DV: That’s great. Do you think the perception or appreciation they have for the music over there is different than it is in the states?
GB: I think in Israel there is different perception on everything. There’s definitely a very European and Middle Eastern influence there. So music would fall into that. But in general I think people in Israel just live it up a little more because they know how fragile and precious life is in general. So I think they do appreciate music and other things a little more that we might take for granted here in the states. I mean I’ve never played a show in Israel but I’ve played in a bunch of other countries and I think that a lot of other countries appreciate artists and musicians a lot better than the U.S. does.

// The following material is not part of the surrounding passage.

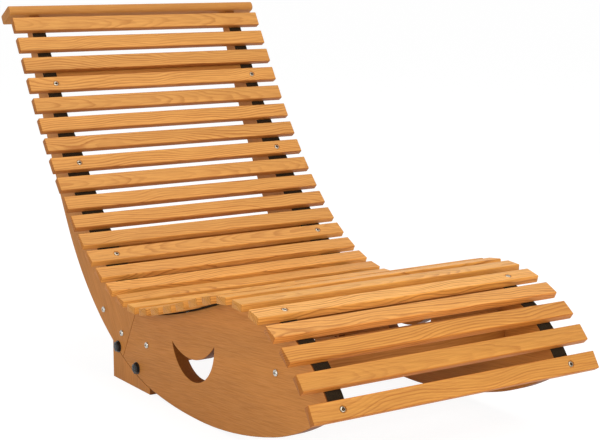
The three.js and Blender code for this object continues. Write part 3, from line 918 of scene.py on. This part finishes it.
def woven_strap(side):
    """A mapped strip with the strap's thickness and softened edges."""
    piece = pushed_strip(f"woven_strap_{side}", sections[side])
    map_weave(piece, sections[side])
    face_the_slats(piece)
    wall = piece.modifiers.new("thickness", "SOLIDIFY")
    wall.thickness = STRAP_THICKNESS
    wall.offset = -1
    bpy.ops.object.modifier_apply(modifier=wall.name)
    edge = piece.modifiers.new("selvedge", "BEVEL")
    edge.width = STRAP_EDGE
    edge.segments = 2
    edge.limit_method = "ANGLE"
    edge.angle_limit = math.radians(60)
    bpy.ops.object.modifier_apply(modifier=edge.name)
    return smooth(piece, 35)

# %% [markdown]
# ## The weave
#
# The real straps are black webbing: ribs across, held by pairs of slanting yarns. Their warm brown,
# lightest on the high points, is a painted sheen of the warm light round them. Real threads would need
# thousands of faces that lie in shade. So the weave is a pattern on the strap's own map, in its colour
# and in its bump.

# %% Webbing
YARN_PITCH = 2.6 * MM
STITCH_PITCH = 1.7 * MM


def webbing():
    """Black webbing: thick ribs across the strap, stitched by pairs of slanting yarns."""
    tree = Tree(bpy.data.materials.new("black_webbing"))
    weave = tree.add("UVMap", uv_map="weave").outputs[0]
    along, across, _ = tree.add("SeparateXYZ", {0: weave}).outputs
    columns = tree.math("DIVIDE", across, YARN_PITCH)
    column = tree.math("ABSOLUTE", tree.math("SUBTRACT", tree.math("FRACT", columns), 0.5))
    slant = tree.math("MULTIPLY_ADD", column, 1.4, tree.math("DIVIDE", along, STITCH_PITCH))
    knot = tree.math("ABSOLUTE", tree.math("SUBTRACT", tree.math("FRACT", slant), 0.5))
    stitch = tree.between(knot, 0.06, 0.4)
    groove = tree.between(column, 0.36, 0.5, 1.0, 0.0)
    height = tree.math("MULTIPLY", stitch, groove)
    fuzz = tree.noise(tree.add("TexCoord").outputs["Object"], 1800.0, 2.0)
    # Painted sheen: warm brown, lighter on the raised yarns.
    shade = tree.mix(height, colour(16, 12, 8), colour(74, 60, 42))
    shade = tree.mix(tree.between(fuzz, 0.3, 0.7, 0, 0.4), shade, colour(38, 29, 19))
    bump = tree.add("Bump", {"Height": height, "Strength": 0.7, "Distance": 0.0005}).outputs[0]
    tree.into_shader({"Base Color": shade, "Normal": bump, "Specular IOR Level": 0.06,
                      "Roughness": tree.between(fuzz, 0.3, 0.7, 0.75, 0.92)})
    return tree.owner


WEBBING = webbing()
for side in SIDES:
    strap = woven_strap(side)
    finish_piece(strap, WEBBING, "webbing", f"strap_{side}")
    print(strap.name, "faces:", len(strap.data.polygons))

# %% [markdown]
# ## Bolts and caps
#
# Bright button-head bolts hold the boards to the plates and rails. They have the screws' shape at
# a larger size, so the same helper makes them. The four foot bolts wear black moulded caps: a
# round flange with a six-sided domed body on it. Each is made once and copied to the middle of
# its measured bolt, turned a little further each time, as hands leave them.

# %% Bolt and cap
BOLT_RADIUS = 6.2 * MM
BOLT_RIM = 0.8 * MM
BOLT_HEIGHT = 3.8 * MM
BOLT_SOCKET = 1.9 * MM
BOLT_SOCKET_DEPTH = 1.6 * MM
CAP_FLANGE_RADIUS = 12 * MM
CAP_FLANGE = 1.6 * MM
CAP_BODY_RADIUS = 11.2 * MM
CAP_BODY_HEIGHT = 7.6 * MM
CAP_RIM_SHARE = 0.6
CAP_WALL_SHARE = 0.55
CAP_DOME = ((0.6 * MM, 0.2), (1.0 * MM, 0.13), (1.6 * MM, 0.09), (2.2 * MM, 0.03))
bolt_master = socket_head("bolt_master", BOLT_RADIUS, BOLT_RIM, BOLT_HEIGHT, BOLT_SOCKET,
                          BOLT_SOCKET_DEPTH)


def hex_cap(name):
    """A moulded cap: a flange, then a six-sided body whose dome is inset and lifted in steps."""
    rim = CAP_FLANGE * CAP_RIM_SHARE
    piece = domed_blank(name, CAP_FLANGE_RADIUS, rim, CAP_FLANGE, CAP_BODY_RADIUS, 2)
    edit(piece, "FACE")
    pick_faces(piece, lambda c, n: c.z > CAP_FLANGE - HAIR and n.z > 0.9 and c.xy.length < HAIR)
    bpy.ops.object.mode_set(mode="OBJECT")
    six_sided(piece, CAP_FLANGE, CAP_BODY_RADIUS)
    bpy.ops.object.mode_set(mode="EDIT")
    rise = CAP_BODY_HEIGHT - CAP_FLANGE
    wall = (0, 0, rise * CAP_WALL_SHARE)
    bpy.ops.mesh.extrude_region_move(TRANSFORM_OT_translate={"value": wall})
    for inset, lift_share in CAP_DOME:
        lift_top(inset, rise * lift_share)
    bpy.ops.object.mode_set(mode="OBJECT")
    return smooth(piece, 35)


cap_master = hex_cap("cap_master")
print("cap is", round(cap_master.dimensions.z / MM, 1), "mm tall")

# %% Bolts and caps into place
HEAD_TURN = 0.8
for side, sign in SIDES.items():
    outwards = Matrix.Rotation(sign * math.pi / 2, 4, "Y")
    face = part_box(f"rocker_board_{side}")[0 if sign < 0 else 1].x
    for number, name in enumerate(name for name in FASTENERS if name.endswith(side)):
        bolt = "bolt" in name
        spot = middle(name)
        spot.x = face + sign * HEAD_GAP
        place = Matrix.Translation(spot) @ outwards @ Matrix.Rotation(HEAD_TURN * number, 4, "Z")
        piece = copy_at(bolt_master if bolt else cap_master, f"head_{name}", place)
        look, slot = (BOLT_STEEL, "bright_steel") if bolt else (BLACK, "black_cap")
        finish_piece(piece, look, slot, name)
bpy.data.objects.remove(bolt_master)
bpy.data.objects.remove(cap_master)
print("bolts and caps placed:", len(FASTENERS))

# %% [markdown]
# ## Floor, light and background
#
# The picture's background is plain white. The floor is pale, and to the camera it also glows
# enough to end up white where no shadow falls. The lights don't have to be any brighter for
# that. The photograph's light is soft, with a clear bright side. So an even sky is joined by
# four wide lamps: from the front, from low in front, from above, and from the left.

# %% Stage
SHOWN_GLOW = 0.9
SHOWN_SHARE = 0.2
FLOOR_WIDTH = 60
FLOOR_MIDDLE = (0, 10, 0)
bpy.ops.object.select_all(action="DESELECT")
bpy.ops.mesh.primitive_plane_add(size=FLOOR_WIDTH, location=FLOOR_MIDDLE)
floor = named("floor")
bpy.ops.object.transform_apply(location=True)


def seen_rays(tree):
    """One for rays from the camera or by way of a reflection."""
    path = tree.add("LightPath").outputs
    direct = tree.math("MAXIMUM", path["Is Camera Ray"], path["Is Glossy Ray"])
    return tree.math("MAXIMUM", direct, path["Is Transmission Ray"])


def pale_floor():
    """A pale floor that keeps shadows, and that also glows where the camera sees it."""
    tree = Tree(bpy.data.materials.new("pale_floor"))
    spot = tree.add("TexCoord").outputs["Object"]
    speck = tree.noise(spot, 6.0, 2.0)
    plain = tree.add("BsdfDiffuse", {0: tree.mix(speck, (0.8, 0.8, 0.8, 1), (0.82, 0.82, 0.82, 1))})
    dim = tree.add("BsdfDiffuse", {0: (SHOWN_SHARE, SHOWN_SHARE, SHOWN_SHARE, 1)})
    glow = tree.add("Emission", {0: (1, 1, 1, 1), 1: SHOWN_GLOW})
    shown = tree.add("AddShader", {0: dim.outputs[0], 1: glow.outputs[0]})
    both = tree.add("MixShader", {0: seen_rays(tree), 1: plain.outputs[0], 2: shown.outputs[0]})
    end = tree.nodes["Material Output"]
    tree.links.new(both.outputs[0], end.inputs["Surface"])
    tree.nodes.remove(tree.nodes["Principled BSDF"])
    return tree.owner


floor.data.materials.append(pale_floor())
floor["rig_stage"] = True
print("floor is", round(floor.dimensions.x), "m wide")

# %% Sky and lamps
SKY = 0.47
world = bpy.data.worlds.new("studio")
bpy.context.scene.world = world
sky = Tree(world)
strength = sky.add("MapRange", {0: seen_rays(sky), "To Min": SKY, "To Max": 1.0}).outputs[0]
sky.feed(sky.nodes["Background"].inputs["Strength"], strength)
sky.feed(sky.nodes["Background"].inputs["Color"], (1, 1, 1, 1))

LAMP_TARGET = (0, 0, 0.3)
LAMPS = {
    "front_lamp": ((0.6, -3.0, 2.9), 1.8, 42), "low_lamp": ((0.2, -4.0, 0.35), 1.0, 20),
    "top_lamp": ((0.3, 0.5, 4.2), 2.4, 54), "side_lamp": ((-3.2, -2.5, 1.3), 1.4, 48),
}


def lamp(name, place, size, power):
    """A square lamp at a place, so many metres wide and watts strong, that faces the lounger."""
    data = bpy.data.lights.new(name, "AREA")
    data.shape = "SQUARE"
    data.size = size
    data.energy = power
    light = bpy.data.objects.new(name, data)
    bpy.context.scene.collection.objects.link(light)
    light.location = place
    aim = Vector(LAMP_TARGET) - Vector(place)
    light.rotation_euler = aim.to_track_quat("-Z", "Y").to_euler()


for name, (place, size, power) in LAMPS.items():
    lamp(name, place, size, power)

# %% [markdown]
#
# The measured box and the dressed box are printed side by side. The dressed lounger has to stay
# within the measured size.

# %% Sizes
dressed_box = [list(corner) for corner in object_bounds()]
for title, (low, high) in (("measured", measured_box), ("dressed", dressed_box)):
    print(title, [round(b - a, 4) for a, b in zip(low, high)])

Like for instance tonight, at this show, you walk in and the people here are thinking, “Who are these guys and how are they going to make me money?” Whereas overseas, it’s like, “Alright, thank you for coming first of all and we appreciate who you are and what you do. And because we appreciate that, we’re going to take care of you.” So that’s a big difference you see between overseas and the states and I hope it’s that way in Israel too, although I’m not sure.
DV: Well, Gideon that’s all the questions I’ve got, thanks for taking time to talk to me.
GB: No problem, thanks for having me.